On Feb. 9, 2001, at 1:40 p.m., the Pearl Harbor-based USS Greeneville fast-attack nuclear submarine, carrying 106 crew and 16 civilian visitors, surfaces to periscope depth for 1½ minutes, nine miles south of Diamond Head, Oahu, Hawaii.

The ship’s commander and other personnel, along with several of the civilians aboard, look through the periscope and see open seas in all directions.

Ken Wyatt of Colorado, one of 16 distinguished visitors, is looking through the periscope at open seas before the final drill — an emergency drill that would take the sub down 400 feet in two minutes then with the push of a button, back up to surface in half the time.

Three minutes later, he feels a gentle tremble when the rising sub rams into the fishing trawler. “All I felt was a slight shudder go through the ship,” Wyatt told Stars and Stripes last week. “You wouldn’t know we hit something.”

In fact, the sub breaches the hull of the 190-foot, 500-ton Ehime Maru, a Japanese fisheries school training ship traveling 11 knots with 35 teachers and students on board. After impact, the Ehime Maru sinks within 10 minutes in 1,800 feet of water.

Nine people, including four students, two teachers and three crewmembers, die. The remaining 26 are rescued at sea.

Recovery:

After the accident, the U.S. government promises to salvage the sunken ship and retrieve the bodies of the dead.

After nine months and more than $60 million, the ship is brought to the surface and the remains of all but one of the deceased are recovered through 300 hours of dives.

In November 2001, the ship is towed several miles and dropped to its final resting place in 6,000 feet of water.
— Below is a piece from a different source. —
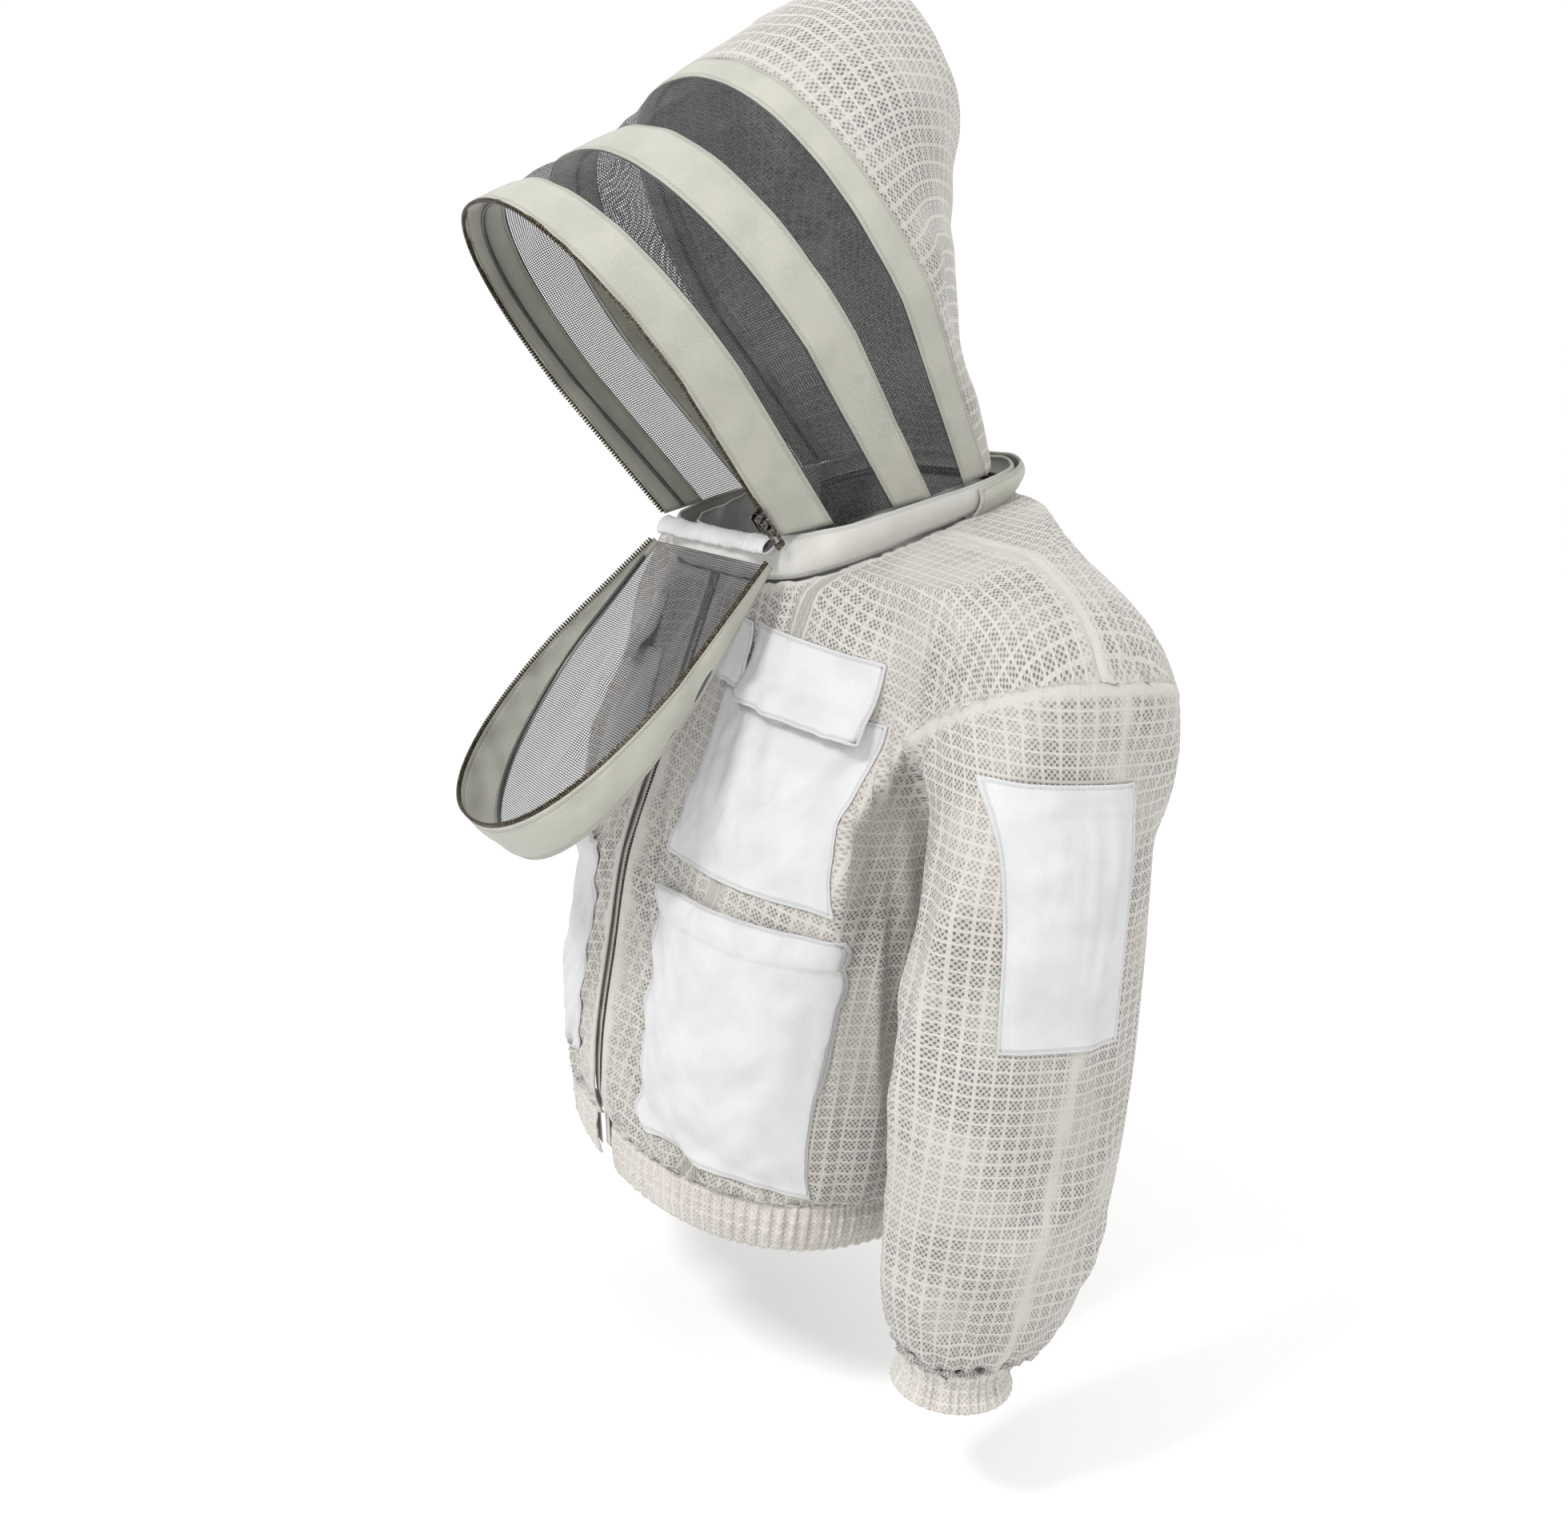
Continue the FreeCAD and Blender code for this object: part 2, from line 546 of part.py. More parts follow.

A memorial is built in Honolulu, where people can see the crash site and the ship’s final resting place.

The sub:

The USS Greeneville was commissioned Feb. 16, 1996, at Norfolk Naval Base and moved to Pearl Harbor in April 1997.

Repairs to the Greeneville after the Ehime Maru accident, including dry dock, cost $200 million.

Since the incident, the USS Greeneville has been involved in two other accidents: It briefly ran aground off Saipan in August 2001 and bumped a U.S. naval vessel off the coast of Oman in January 2002.